Its just a shame that tomorrow like so most mornings I'll be back on the trains.

Monday, September 03, 2007

Messing about...

Yesterday did a bit more messing about in a boat, and a different type, for a went back to Cambridge for the day to go punting with old college friends.

Punting is very relaxing while you're just lying there watching the river drift by (as above). It's a lot harder work when you're doing it, especially when the wet summer has made the river bottom especially muddy, so the pole sticks firm and you have the choice of getting wet or letting go of the pole (hint: do the latter!).

Even if there hasn't been much sailing this year there has been a bit of variety:
- America's Cup Class (Sydney)
- Laser (Turkey)
- Topper (Turkey)
- Hobie (Turkey)
- Gibsea 33 (Turkey)
- Inflatable dinghy with outboard (Brittany)
- Punt (Cambridge)

I haven't given up hope on extending this list as there's still 4 months of the year left!

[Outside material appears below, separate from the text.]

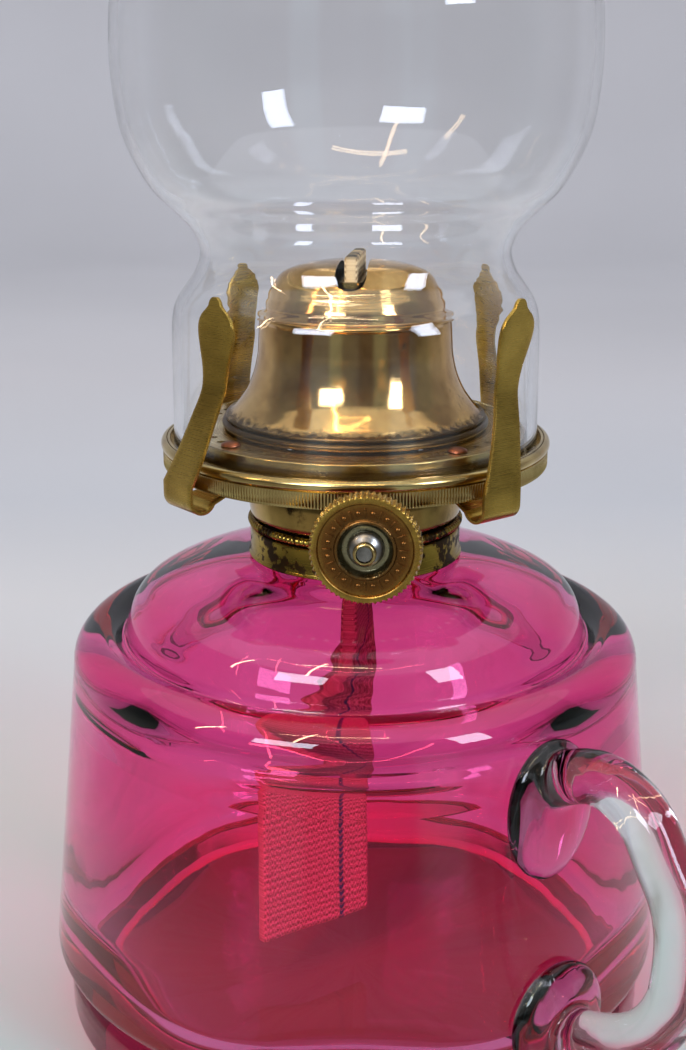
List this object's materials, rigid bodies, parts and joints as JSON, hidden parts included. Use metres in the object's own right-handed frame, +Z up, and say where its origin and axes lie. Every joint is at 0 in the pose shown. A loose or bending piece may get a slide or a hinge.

Saturday, September 01, 2007

The Highest Tide

There was a spring tide last night, with a predicted range a rather impressive 6.7m at London Bridge according to the tide tables at the Port of London Authority. That's three days after the full moon for those that are keeping an eye on the sky.

Coincidently I have just finished a novel called "The Highest Tide" about a boy growing up around the bays of the Puget Sound. I really enjoyed it and wished I was either back at Ti Al Lannec (where I started it) and could potter around the rock pools or even back in the Straits of Juan de Fuca where I went whale watching a few years ago.

Then I realised I should just look a bit more locally - such as out the window. Here I saw sea birds washing, drying, and eating, a range of flotsam and jetsam, and a green border of algae I hadn't seen before:

I should pop out there and have a closer look as would Miles, the young hero of The Highest Tide.

Alas my afternoon chore is to read Open University course B821 Unit 9: Credit, Liquidity, and Operational Risk.